Part of the exercise of the week is to write design definitions (we did one yesterday and I have to make another today). I was thinking about a discussion I saw at the PhD Design mailing group and maybe a good way to go with this would be try to define design as a noun (what is this) and as a verb “to design”, or “what designers do”.

The history recap was to talk about what he called Design 1.0 and Design 2.0. It reminds me of Luis Arnal (former boss from Insitum) who used the term “Innovation 2.0. I think they both are talking about the same thing.

While the last version of design / innovation were pretty much running in one direction, many times based on ideas and inspiration from one person, a big boss in the organization, the 2.0 versions are more complex, network based and hard to track. Just like the “internet 2.0”, the name given to the more democratic internet with user generated content (yep. Blogs).

I think the relation is not just by chance. It is way easier to access information today than ever, therefore, to create new knowledge. It is also possible to do so by getting together with other people and exchange ideas almost without limits.

These things have blurred the limits between designers and non designers (or innovators and non-innovators). And when everybody can design / innovate, nobody owns “design” or “innovation” anymore. For me the version 2.0 of both things is basically the open source version where virtually anyone can design and innovate.


I had an insight when Tom was talking about the 90’s. In that decade many successful products changed collective behaviors to individual ones. Starting with the walkman, then diskman, and been really relevant with mobile phones. What once were shared, now is individual.

I am not very sure it is a consequence of the products, or if the products success is actually a consequence of the cultural stage, but I have this impression that people became much more self-centered and even selfish after that. Today’s iZombies that cant have a proper conversation without checking their phones every 3 minutes can be an evolution of that.

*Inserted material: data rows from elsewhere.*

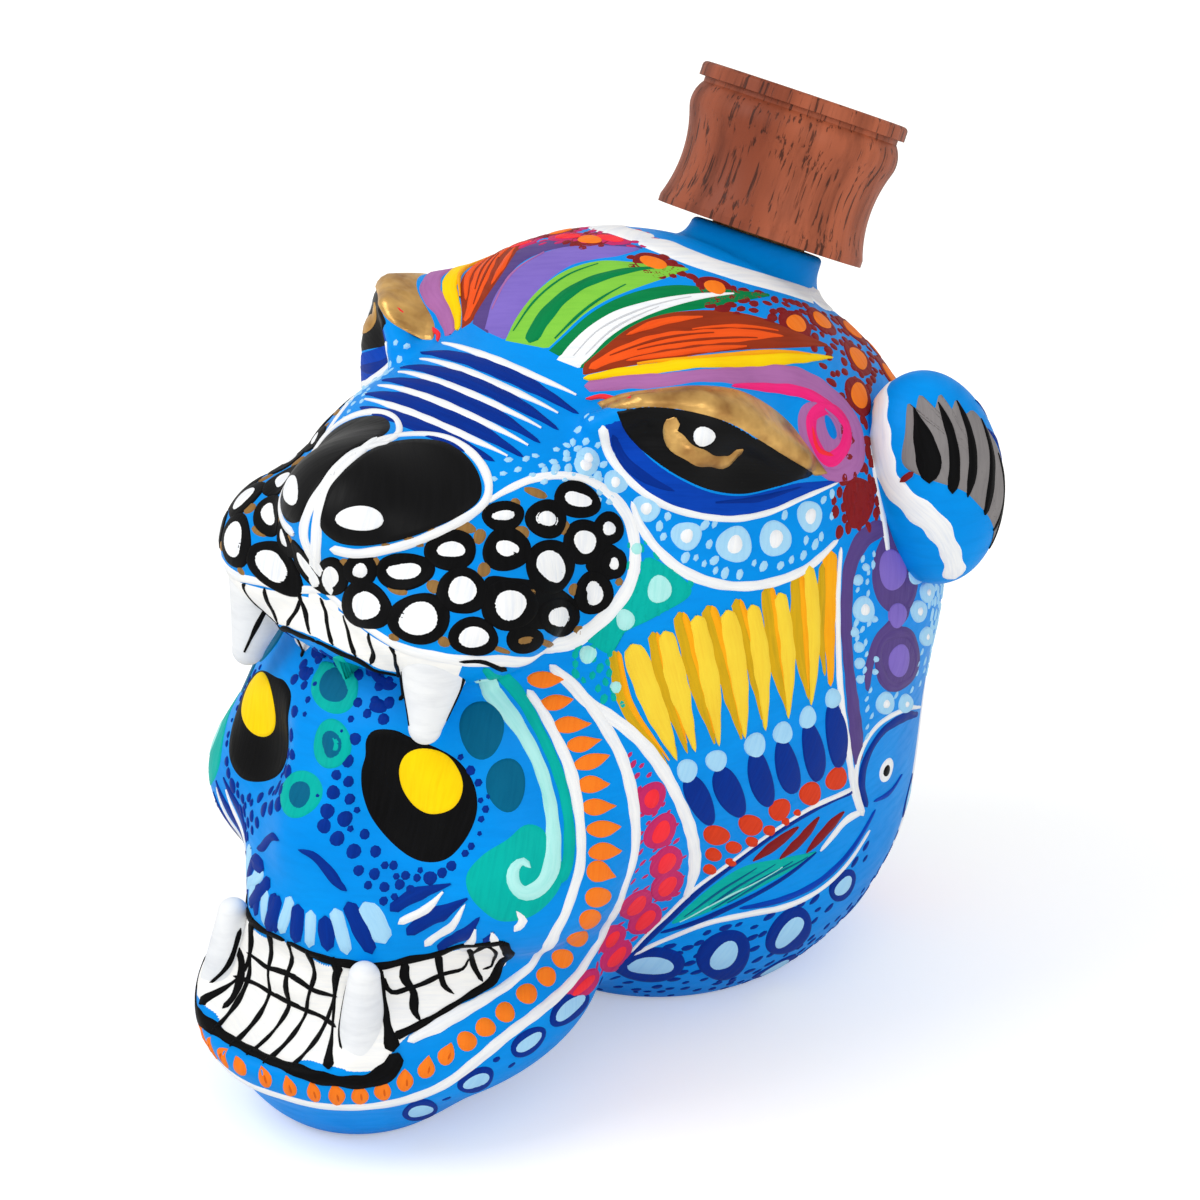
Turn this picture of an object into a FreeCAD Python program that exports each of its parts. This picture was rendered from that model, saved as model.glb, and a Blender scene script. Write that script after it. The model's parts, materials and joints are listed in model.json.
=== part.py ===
"""Painted ceramic bottle in the form of a skull that looks out of a big cat's open mouth, with a
turned wooden stopper on a cork.

Frame: millimetres, +Z up, the face looks along -Y, X = 0 is the mirror plane, and the flat foot
of the bottle lies on Z = 0. Every size is a named cell of the Sizes spreadsheet.
"""

import FreeCAD
import Part
import os

import Sketcher  # noqa: F401  registers Sketcher::SketchObject

doc = FreeCAD.newDocument("SkullBottle")

# ---------------------------------------------------------------- driving dimensions

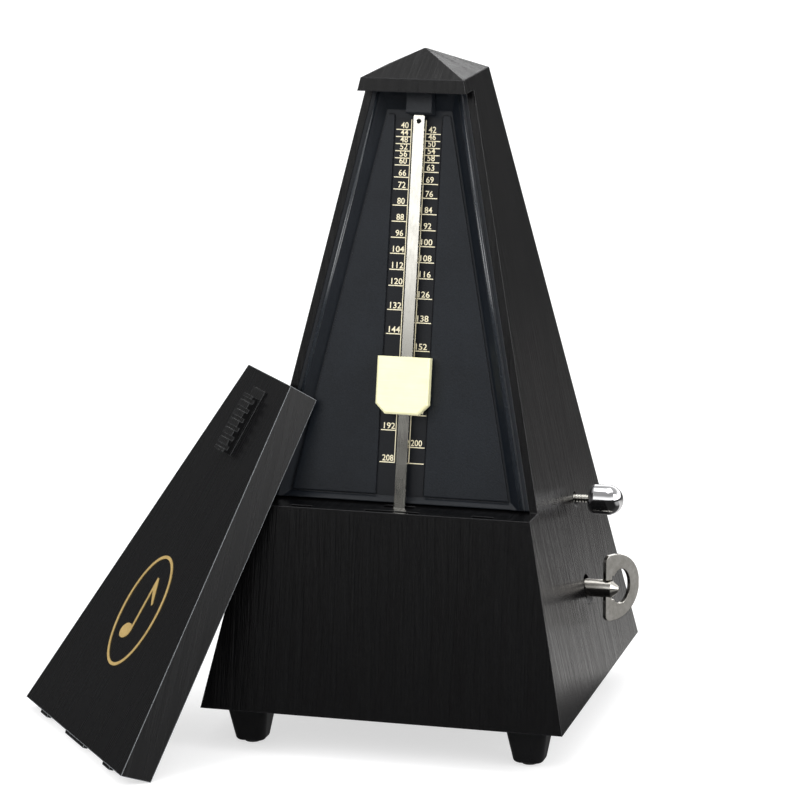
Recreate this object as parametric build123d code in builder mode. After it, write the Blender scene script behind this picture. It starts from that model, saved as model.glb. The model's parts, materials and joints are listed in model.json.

I don’t know… Just guessing here… What do you think?


Strategic Design Thinking – Day 1

Photo: Saskia Coulson

Professor Tom Inns managed to drive all design masters students (from product, services and ethnography courses) together in the world of business strategy. And did it pretty well.

In the morning we did a very interesting exercise: a tree of knowledge.

Basically, you use a tree template to draw your own knowledge.

  1. Firstly you make the roots – the basis of your knowledge such as degrees, courses, professional and other experiences
  2. Then you build the body of the three with branches of expertise and areas of interest – what you are good at or like to do and talk about.
  3. In the end you put fruits and leaves – the outputs of your applied knowledge or the results of your work.

You can have a look at some of the results at Joyce’s and Sarah’s Intagrams or all of them on this PDF.

The whole talking reminds me of another tree with an well-known fruit…

It is quite interesting technique to break the ice and get people from different backgrounds knowing and working together really quickly. I am totally using it someday.

This module reminds of how most of the time the design community seems to be blind to what the business world needs. Which is very interesting since design, by most definitions, is intrinsically connected to business in many ways.

Very often I hear colleagues complaining that managers “don’t get it”, but the truth is that designers (and I include myself in here) does not understand the business environment they are in, or the minds that drive the company they (we) work for. And this is very dangerous.

Since 2007 I have done a little bit of homework trying to get what happens on “business people” minds. Guys like Peter Drucker, Jack Welch and Ricardo Semler has so many things to teach and many of their books / articles are very reader-friendly, written in a very accessible language, I think.

Drucker talks a lot about innovation and if you know what design does it is actually about design, one of his most famous quotes is:

“Marketing and innovation produce results; all the rest are costs.”

If you are a little bit open to what design is you can see how it relates and even increase the power of these two things.

Here is an idea to my designer friends:

Take a time of e design thinking world, try to understand the basis of business world, it will help a LOT next time you need to present a result / concept / idea to the top management at your client / employer.

My initial tips would be:

Peter Drucker – Post-Capitalist Society – Almost 20 years and still very good. It is nice to how he much he forecasted now that we know how things ended – like about China and Brazil been such big players nowadays.

Jack Welch – Winning – He kind of analyse his work at General Electric and have many interesting insights for anyone who wants to step into the corporate world. Really useful stuff! (Thanks to my uncle Hilgo who gave me as a gift in 2010).

Ricardo Semler – Maverick! : The Success Story Behind the World’s Most Unusual Workplace – This Brazilian young and rebellious son of a business man he managed to reinvent his company in so many different levels that he became a worldwide figure. With lessons on inclusion, democracy and empowerment Semler shows how is possible to “manage without managers”. On top of that, it is a very fun reading.

Semler teaching at MIT like a boss.

(If you like it, check 7 days weekend as well).


Now back to Tom’s class.

In the afternoon we analysed four cases from Harvard Business Review:

  • Alessy – Talking about how Italian designers and manufacturers join forces to produce innovative products with high profit margins – such as the famous squeezer.
 Always him…
  • General Electric – About how they shifted: from a company that exported and poorly adapted products from US to many other countries to a more inclusive model capable of develop more local and efficient solutions.
  • P&G – On how Procter & Gamble engaged suppliers, Universities, Laboratories and many other players though networks being able to search for ready-made solutions – instead of building them from scratch at their labs –  and also using these networks to monitor opportunities worldwide.
  • Nintendo – A classic: how Nintendo moved from the high competitive same old gaming war  (faster processors / better graphics) to focus on non-gamers with the Nintendo Wii.

Way more innovative than Kinect…

Personally, I like the Nintendo way of think in the sense of the blue ocean.

Bla bla bla… (I think I need a haircut…) Photo: Saskia Coulson

Your market is too competitive? Why not invent a brand new one?

Looking forward to the rest of the week.